<<<<
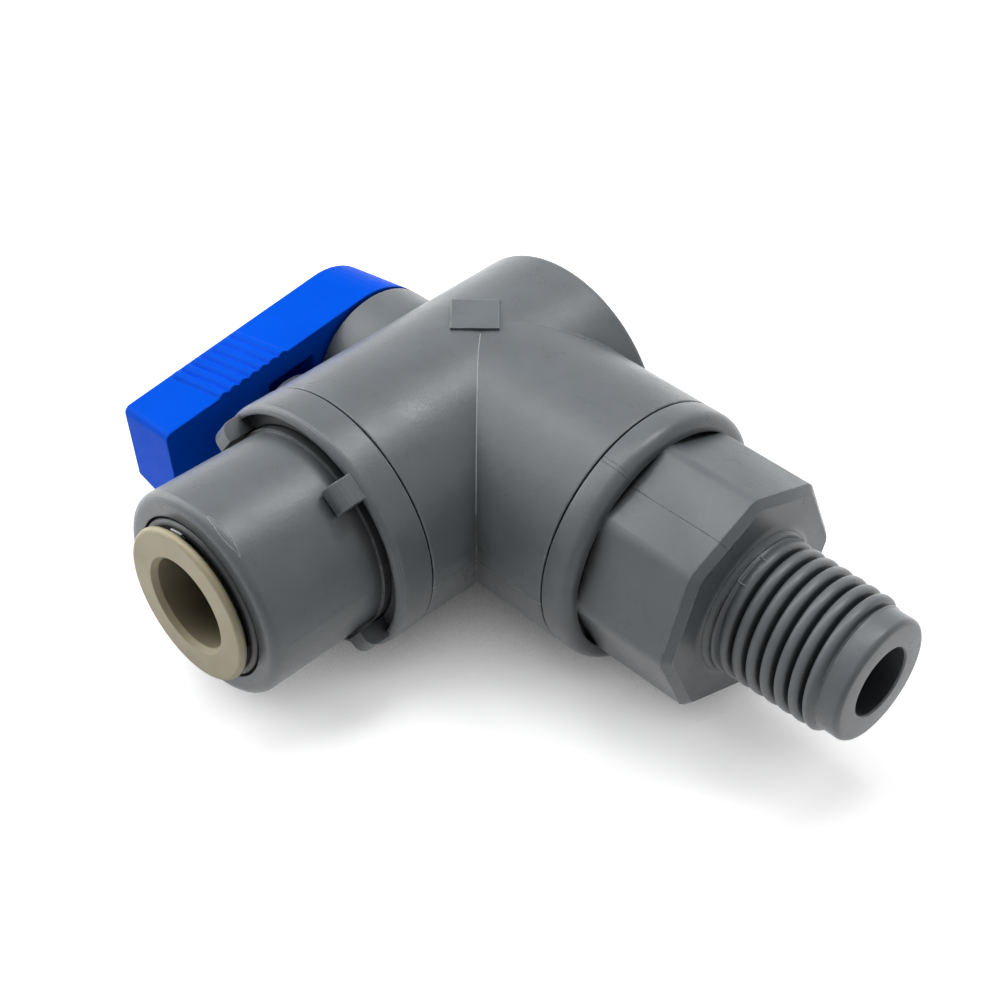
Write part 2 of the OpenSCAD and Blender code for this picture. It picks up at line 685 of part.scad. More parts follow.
module lever_solid() {
    hull() {
        translate([0, 0, lever_inner]) cylinder(r1 = hub_inner_r, r2 = hub_outer_r, h = lever_t, $fn = 48);
        for (s = [-1, 1]) {
            translate([s * (grip_inner_h - grip_round), -grip_inner_l + grip_round, lever_inner])
                cylinder(r = grip_round, h = 0.01, $fn = 16);
            translate([s * (grip_outer_h - grip_round), -grip_outer_l + grip_round, lever_outer - 0.01])
                cylinder(r = grip_round, h = 0.01, $fn = 16);
        }
    }
}
module grip_ridges() {
    lean = atan((grip_inner_h - grip_outer_h) / lever_t);
    fall = atan((hub_inner_r - grip_inner_h) / grip_inner_l);
    intersection() {
        for (s = [-1, 1], i = [0 : ridge_count - 1]) {
            along = ridge_start + i * ridge_pitch;
            h = hub_inner_r - along * tan(fall);
            translate([s * (h + ridge_h - ridge_r), -along, lever_inner]) rotate([ridge_lean, -s * lean, 0])
                translate([0, 0, -eps]) cylinder(r = ridge_r, h = lever_t + eps, $fn = 24);
        }
        translate([-hub_inner_r, -grip_inner_l, lever_inner])
            cube([2 * hub_inner_r, grip_inner_l, lever_t - 0.4]);
    }
}
module lever_hollows() {
    ring_out = hub_inner_r - hub_wall;
    // Hollow round the socket boss, with two walls that meet the stop key
    difference() {
        tube(ring_out, socket_boss_r, lever_inner - eps, lever_inner + pocket_depth);
        sector(ring_out + 0.1, socket_boss_r - 0.1, lever_inner - 1, lever_inner + pocket_depth + 0.1,
               key_angle / 2 + 2, key_angle / 2 + 2 + wall_angle);
        sector(ring_out + 0.1, socket_boss_r - 0.1, lever_inner - 1, lever_inner + pocket_depth + 0.1,
               -key_angle / 2 - 92 - wall_angle, -key_angle / 2 - 92);
    }
    drive_end(seat_fit, lever_inner - eps, socket_end);
    rod(screw_hole_r + 0.25, lever_inner, screw_floor + eps);
    rod(head_r + 0.6, screw_floor, lever_outer + eps);
}
module grip_pocket() {
    fall = (hub_inner_r - grip_inner_h) / grip_inner_l;
    near = hub_inner_r - pocket_start * fall - pocket_strip;
    far = hub_inner_r - pocket_end * fall - pocket_strip;
    translate([0, 0, lever_inner - eps]) linear_extrude(pocket_depth + eps)
        polygon([[near, -pocket_start], [far, -pocket_end], [-far, -pocket_end], [-near, -pocket_start]]);
}
module lever() {
    placed() color([0.02, 0.35, 0.92]) on_stem() difference() {
        rotate([0, 0, -lever_droop]) difference() {
            union() {
                lever_solid();
                grip_ridges();
            }
            grip_pocket();
        }
        lever_hollows();
    }
}
module lever_screw() {
    placed() color([0.75, 0.76, 0.78]) on_stem() difference() {
        union() {
            rod(screw_r, screw_hole_end + 0.2, screw_floor + washer_t + 0.1);
            rod(head_r, screw_floor + washer_t, screw_floor + washer_t + head_h);
        }
        // Cross recess
        for (a = [0, 90]) rotate([0, 0, a])
            translate([-head_r * 0.6, -0.3, screw_floor + washer_t + head_h - 0.7])
                cube([head_r * 1.2, 0.6, 1]);
    }
}
module screw_washer() {
    placed() color([0.75, 0.76, 0.78]) on_stem()
        tube(washer_r, screw_hole_r + 0.2, screw_floor, screw_floor + washer_t);
}

valve_body();
spanner_ring();
tube_port_housing();
housing_o_ring();
collet_retainer();
collet();
grip_teeth();
tube_o_ring();
o_ring_spacer();
spigot_adapter();
adapter_o_ring();
ball();
front_seat();
front_seat_o_ring();
rear_seat();
rear_seat_o_ring();
stem();
stem_thrust_washer();
inner_stem_o_ring();
outer_stem_o_ring();
lever();
lever_screw();
screw_washer();
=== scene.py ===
"""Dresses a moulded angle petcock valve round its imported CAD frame, lights it and sets its camera.

Lengths are millimetres in the part's own frame and angles are degrees, unless a comment says
otherwise. +X runs out along the threaded spigot, -Y out along the tube port, -X towards the lever
and +Z up. The crossing of the two port axes lies 38.2 mm behind the origin.
"""

import json
import logging
import math
from dataclasses import dataclass, field
from enum import Enum
from functools import cached_property
from typing import Callable, Iterable, Sequence

import bmesh
import bpy
from mathutils import Matrix, Vector


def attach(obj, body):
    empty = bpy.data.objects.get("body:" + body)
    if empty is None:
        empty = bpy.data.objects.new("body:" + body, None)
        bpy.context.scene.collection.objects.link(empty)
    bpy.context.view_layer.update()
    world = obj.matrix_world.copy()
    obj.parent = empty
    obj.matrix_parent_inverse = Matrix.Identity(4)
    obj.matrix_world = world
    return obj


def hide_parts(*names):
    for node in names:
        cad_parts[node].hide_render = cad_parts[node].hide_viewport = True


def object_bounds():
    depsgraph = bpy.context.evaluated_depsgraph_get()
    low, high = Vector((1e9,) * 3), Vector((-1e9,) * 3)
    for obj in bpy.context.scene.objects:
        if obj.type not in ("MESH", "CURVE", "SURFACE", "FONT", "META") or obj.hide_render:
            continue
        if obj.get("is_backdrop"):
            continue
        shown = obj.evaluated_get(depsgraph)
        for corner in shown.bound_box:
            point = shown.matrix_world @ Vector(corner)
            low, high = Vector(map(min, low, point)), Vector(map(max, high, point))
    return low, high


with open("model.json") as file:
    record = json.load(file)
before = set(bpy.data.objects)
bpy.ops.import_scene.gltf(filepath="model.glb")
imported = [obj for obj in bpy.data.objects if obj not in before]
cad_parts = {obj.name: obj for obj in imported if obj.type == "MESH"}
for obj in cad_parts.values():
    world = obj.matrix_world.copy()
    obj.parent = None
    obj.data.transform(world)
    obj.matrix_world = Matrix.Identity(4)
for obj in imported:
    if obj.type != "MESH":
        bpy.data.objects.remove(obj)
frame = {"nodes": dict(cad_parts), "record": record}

MM = 0.001
CROSSING = Vector((-38.2, 0.0, 0.0))
LOG = logging.getLogger("petcock_valve")

Point = tuple[float, float, float]
Rule = Callable[[Vector], bool]
Piece = bpy.types.Object
Socket = bpy.types.NodeSocket
Material = bpy.types.Material
WHITE = (1.0, 1.0, 1.0, 1.0)
# Range of a noise's grey that sets its patches off from each other
PATCHY = (0.4, 0.6)
ALONG_X: Point = (1.0, 0.0, 0.0)
ALONG_Z: Point = (0.0, 0.0, 1.0)


class Slot(Enum):
    """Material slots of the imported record."""

    BODY = "body_plastic"
    LEVER = "lever_plastic"
    COLLET = "collet_plastic"
    DARK = "dark_plastic"
    SEAL = "seal_rubber"
    BALL = "ball_plastic"
    SEAT = "seat_plastic"
    STEEL = "stainless"


class Body(Enum):
    """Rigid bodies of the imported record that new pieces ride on."""

    VALVE = "valve"
    COLLET = "collet_body"


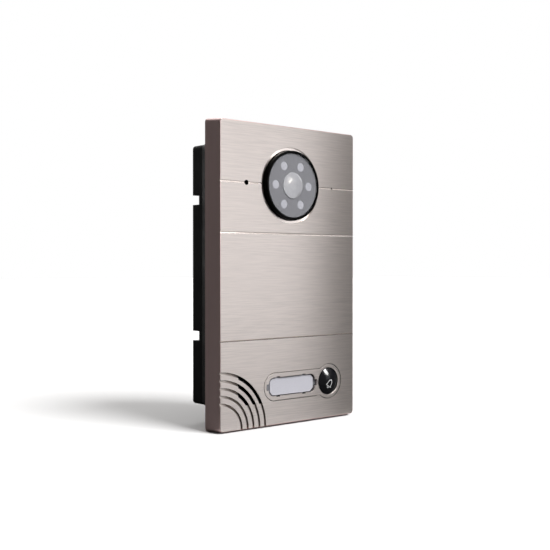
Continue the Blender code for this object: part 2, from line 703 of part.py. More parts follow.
>>>>
Extract all of the data shown above and repeat it verbatim.

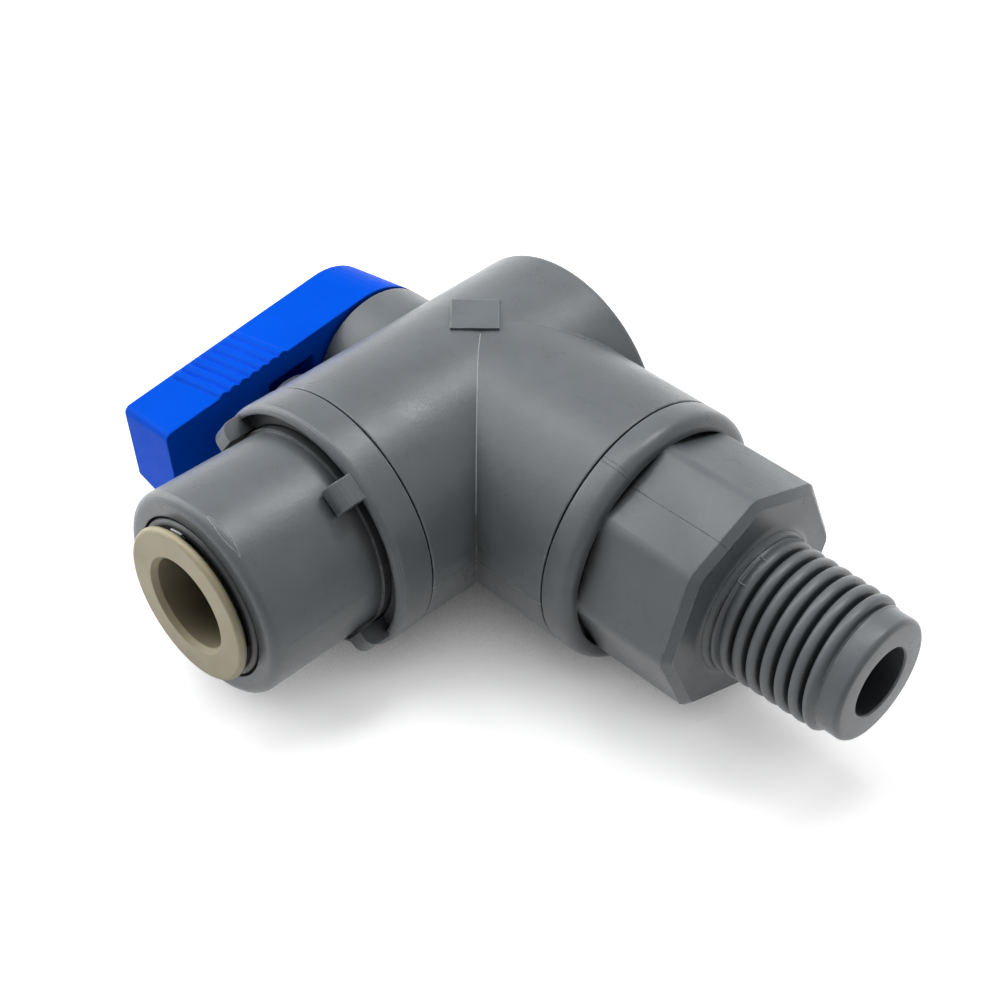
Write part 2 of the OpenSCAD and Blender code for this picture. It picks up at line 685 of part.scad. More parts follow.
module lever_solid() {
    hull() {
        translate([0, 0, lever_inner]) cylinder(r1 = hub_inner_r, r2 = hub_outer_r, h = lever_t, $fn = 48);
        for (s = [-1, 1]) {
            translate([s * (grip_inner_h - grip_round), -grip_inner_l + grip_round, lever_inner])
                cylinder(r = grip_round, h = 0.01, $fn = 16);
            translate([s * (grip_outer_h - grip_round), -grip_outer_l + grip_round, lever_outer - 0.01])
                cylinder(r = grip_round, h = 0.01, $fn = 16);
        }
    }
}
module grip_ridges() {
    lean = atan((grip_inner_h - grip_outer_h) / lever_t);
    fall = atan((hub_inner_r - grip_inner_h) / grip_inner_l);
    intersection() {
        for (s = [-1, 1], i = [0 : ridge_count - 1]) {
            along = ridge_start + i * ridge_pitch;
            h = hub_inner_r - along * tan(fall);
            translate([s * (h + ridge_h - ridge_r), -along, lever_inner]) rotate([ridge_lean, -s * lean, 0])
                translate([0, 0, -eps]) cylinder(r = ridge_r, h = lever_t + eps, $fn = 24);
        }
        translate([-hub_inner_r, -grip_inner_l, lever_inner])
            cube([2 * hub_inner_r, grip_inner_l, lever_t - 0.4]);
    }
}
module lever_hollows() {
    ring_out = hub_inner_r - hub_wall;
    // Hollow round the socket boss, with two walls that meet the stop key
    difference() {
        tube(ring_out, socket_boss_r, lever_inner - eps, lever_inner + pocket_depth);
        sector(ring_out + 0.1, socket_boss_r - 0.1, lever_inner - 1, lever_inner + pocket_depth + 0.1,
               key_angle / 2 + 2, key_angle / 2 + 2 + wall_angle);
        sector(ring_out + 0.1, socket_boss_r - 0.1, lever_inner - 1, lever_inner + pocket_depth + 0.1,
               -key_angle / 2 - 92 - wall_angle, -key_angle / 2 - 92);
    }
    drive_end(seat_fit, lever_inner - eps, socket_end);
    rod(screw_hole_r + 0.25, lever_inner, screw_floor + eps);
    rod(head_r + 0.6, screw_floor, lever_outer + eps);
}
module grip_pocket() {
    fall = (hub_inner_r - grip_inner_h) / grip_inner_l;
    near = hub_inner_r - pocket_start * fall - pocket_strip;
    far = hub_inner_r - pocket_end * fall - pocket_strip;
    translate([0, 0, lever_inner - eps]) linear_extrude(pocket_depth + eps)
        polygon([[near, -pocket_start], [far, -pocket_end], [-far, -pocket_end], [-near, -pocket_start]]);
}
module lever() {
    placed() color([0.02, 0.35, 0.92]) on_stem() difference() {
        rotate([0, 0, -lever_droop]) difference() {
            union() {
                lever_solid();
                grip_ridges();
            }
            grip_pocket();
        }
        lever_hollows();
    }
}
module lever_screw() {
    placed() color([0.75, 0.76, 0.78]) on_stem() difference() {
        union() {
            rod(screw_r, screw_hole_end + 0.2, screw_floor + washer_t + 0.1);
            rod(head_r, screw_floor + washer_t, screw_floor + washer_t + head_h);
        }
        // Cross recess
        for (a = [0, 90]) rotate([0, 0, a])
            translate([-head_r * 0.6, -0.3, screw_floor + washer_t + head_h - 0.7])
                cube([head_r * 1.2, 0.6, 1]);
    }
}
module screw_washer() {
    placed() color([0.75, 0.76, 0.78]) on_stem()
        tube(washer_r, screw_hole_r + 0.2, screw_floor, screw_floor + washer_t);
}

valve_body();
spanner_ring();
tube_port_housing();
housing_o_ring();
collet_retainer();
collet();
grip_teeth();
tube_o_ring();
o_ring_spacer();
spigot_adapter();
adapter_o_ring();
ball();
front_seat();
front_seat_o_ring();
rear_seat();
rear_seat_o_ring();
stem();
stem_thrust_washer();
inner_stem_o_ring();
outer_stem_o_ring();
lever();
lever_screw();
screw_washer();
=== scene.py ===
"""Dresses a moulded angle petcock valve round its imported CAD frame, lights it and sets its camera.

Lengths are millimetres in the part's own frame and angles are degrees, unless a comment says
otherwise. +X runs out along the threaded spigot, -Y out along the tube port, -X towards the lever
and +Z up. The crossing of the two port axes lies 38.2 mm behind the origin.
"""

import json
import logging
import math
from dataclasses import dataclass, field
from enum import Enum
from functools import cached_property
from typing import Callable, Iterable, Sequence

import bmesh
import bpy
from mathutils import Matrix, Vector


def attach(obj, body):
    empty = bpy.data.objects.get("body:" + body)
    if empty is None:
        empty = bpy.data.objects.new("body:" + body, None)
        bpy.context.scene.collection.objects.link(empty)
    bpy.context.view_layer.update()
    world = obj.matrix_world.copy()
    obj.parent = empty
    obj.matrix_parent_inverse = Matrix.Identity(4)
    obj.matrix_world = world
    return obj


def hide_parts(*names):
    for node in names:
        cad_parts[node].hide_render = cad_parts[node].hide_viewport = True


def object_bounds():
    depsgraph = bpy.context.evaluated_depsgraph_get()
    low, high = Vector((1e9,) * 3), Vector((-1e9,) * 3)
    for obj in bpy.context.scene.objects:
        if obj.type not in ("MESH", "CURVE", "SURFACE", "FONT", "META") or obj.hide_render:
            continue
        if obj.get("is_backdrop"):
            continue
        shown = obj.evaluated_get(depsgraph)
        for corner in shown.bound_box:
            point = shown.matrix_world @ Vector(corner)
            low, high = Vector(map(min, low, point)), Vector(map(max, high, point))
    return low, high


with open("model.json") as file:
    record = json.load(file)
before = set(bpy.data.objects)
bpy.ops.import_scene.gltf(filepath="model.glb")
imported = [obj for obj in bpy.data.objects if obj not in before]
cad_parts = {obj.name: obj for obj in imported if obj.type == "MESH"}
for obj in cad_parts.values():
    world = obj.matrix_world.copy()
    obj.parent = None
    obj.data.transform(world)
    obj.matrix_world = Matrix.Identity(4)
for obj in imported:
    if obj.type != "MESH":
        bpy.data.objects.remove(obj)
frame = {"nodes": dict(cad_parts), "record": record}

MM = 0.001
CROSSING = Vector((-38.2, 0.0, 0.0))
LOG = logging.getLogger("petcock_valve")

Point = tuple[float, float, float]
Rule = Callable[[Vector], bool]
Piece = bpy.types.Object
Socket = bpy.types.NodeSocket
Material = bpy.types.Material
WHITE = (1.0, 1.0, 1.0, 1.0)
# Range of a noise's grey that sets its patches off from each other
PATCHY = (0.4, 0.6)
ALONG_X: Point = (1.0, 0.0, 0.0)
ALONG_Z: Point = (0.0, 0.0, 1.0)


class Slot(Enum):
    """Material slots of the imported record."""

    BODY = "body_plastic"
    LEVER = "lever_plastic"
    COLLET = "collet_plastic"
    DARK = "dark_plastic"
    SEAL = "seal_rubber"
    BALL = "ball_plastic"
    SEAT = "seat_plastic"
    STEEL = "stainless"


class Body(Enum):
    """Rigid bodies of the imported record that new pieces ride on."""

    VALVE = "valve"
    COLLET = "collet_body"


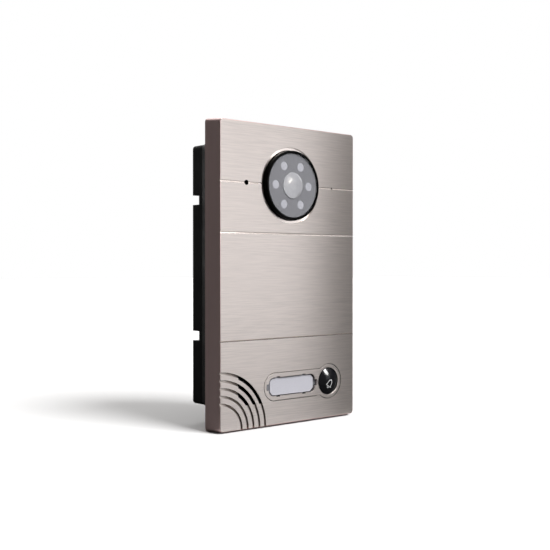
Continue the Blender code for this object: part 2, from line 703 of part.py. More parts follow.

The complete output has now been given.